Julie & Julia has an incredibly strong hold this weekend, just a 16% drop. That could be in part to massive push for the male demographic's attention - leaving the female one with little to choose from. While The Time Traveller's Wife enticed fans of the book on opening weekend, it was the well reviewed Meryl Streep flick that kept them coming back for more, all while telling their friends to see it too. Expect Julie & Julia to have more decent weekend to weekend drops as it heads towards $80M+. We can't rule out the Time Traveller's Wife just yet either, as it borders $50M this weekend, its third on general release. The Eric Bana romantic drama cost $39M to produce and probably in that region to print and market, so with international grosses should turn a decent, if unremarkable profit.

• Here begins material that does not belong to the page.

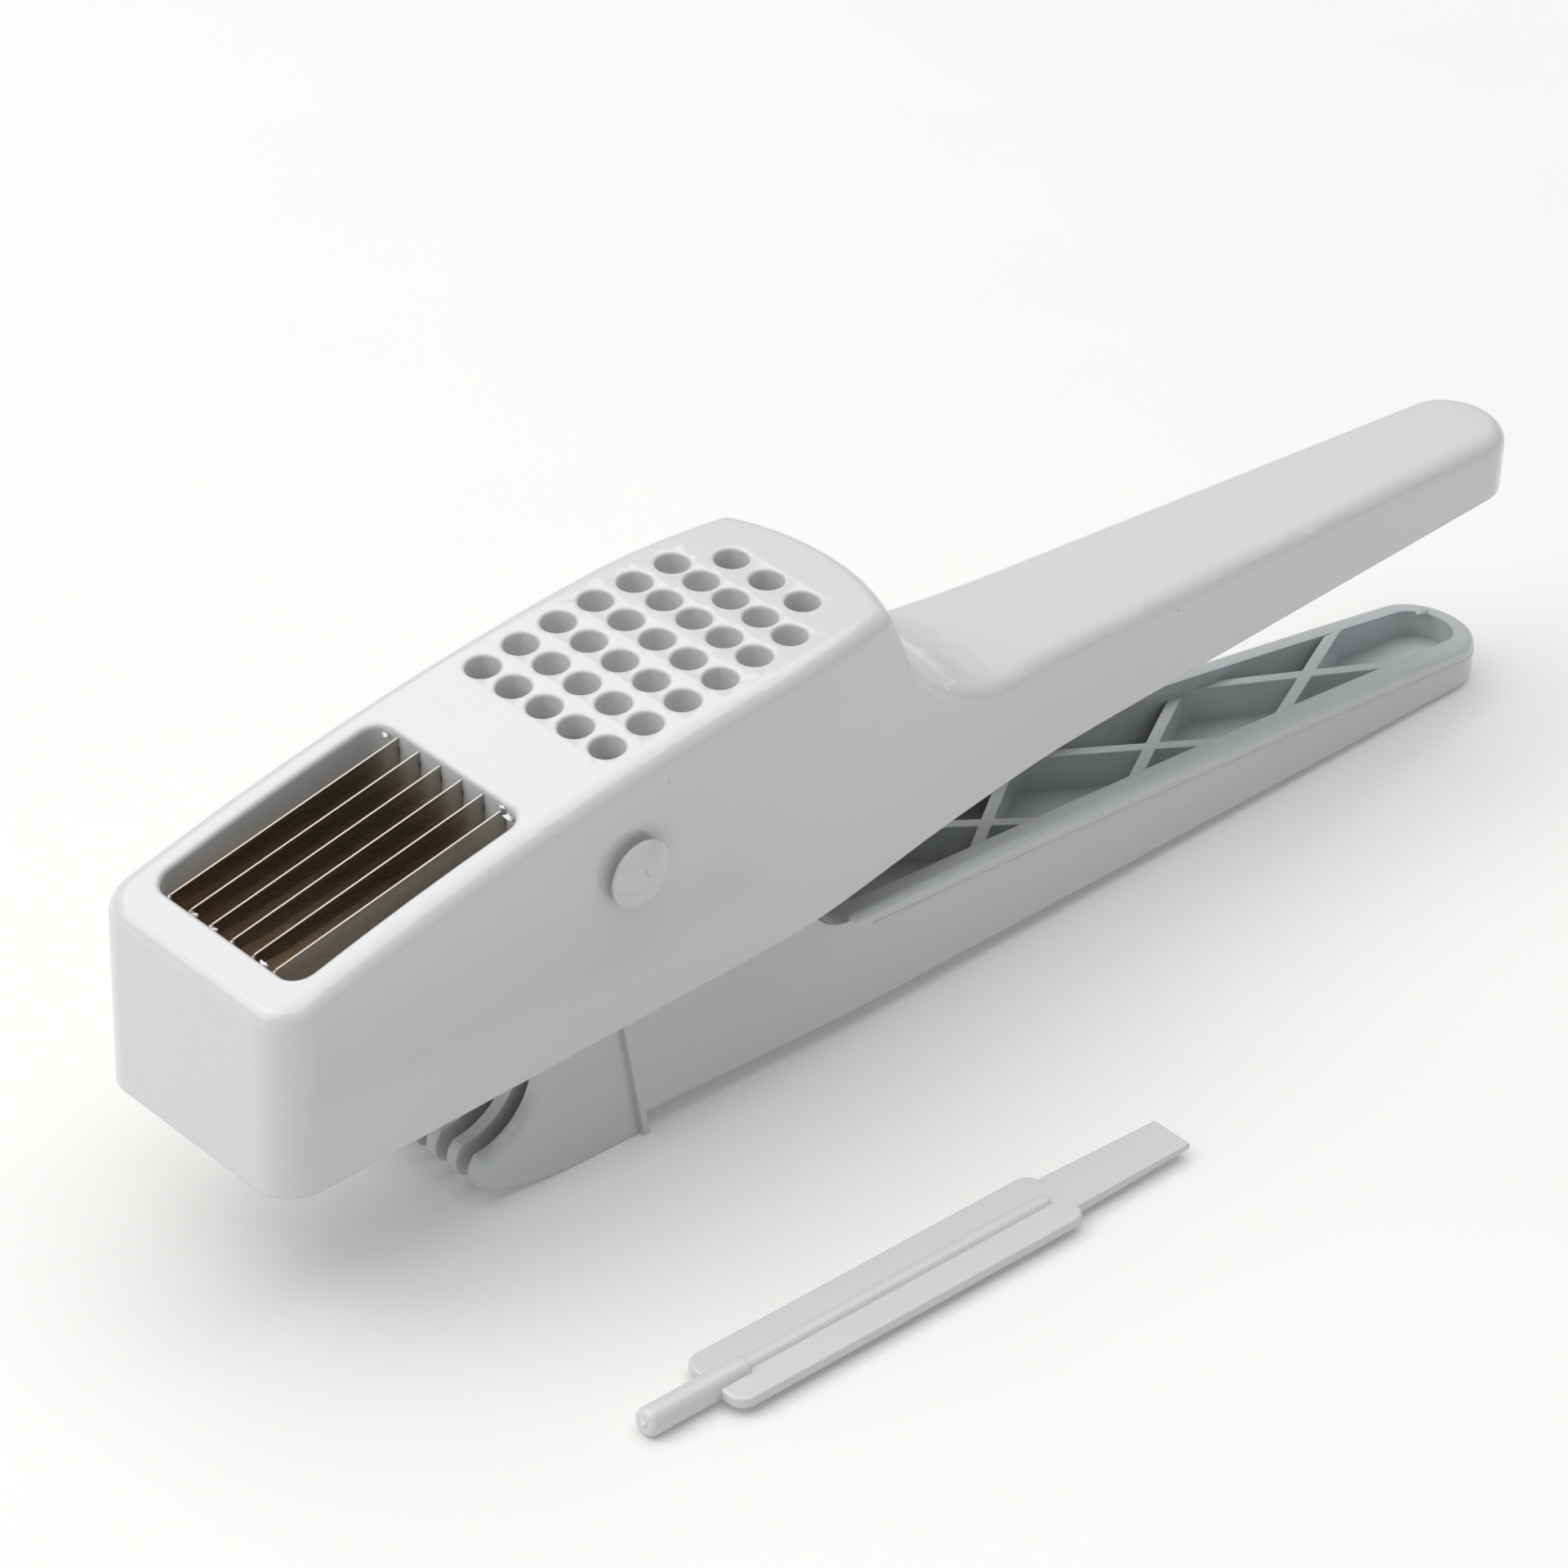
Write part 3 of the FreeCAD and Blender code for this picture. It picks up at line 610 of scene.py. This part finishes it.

Even with the limited competition from the long in the tooth G-Force, Shorts failed to make much of an impact last weekend. This trend continues into this weekend and only the limited number of wide-opening films will see it last another weekend in the top ten.
Taking Woodstock is our final new entry into the top ten this week. Ang Lee follows up Lust, Caution, with a gentle comedy about an insignificant guy who set the wheels in motion for one of the most memorable concerts ever staged. Even opening Wednesday couldn't do this relatively limited release (1300+ locations) too many favours. Reviews weren't anything to write home about either and perhaps that's why the film was thrown out there with little fanfare or hype. G-Force rounds us out this weekend and should end its theatrical run with around $135M domestically.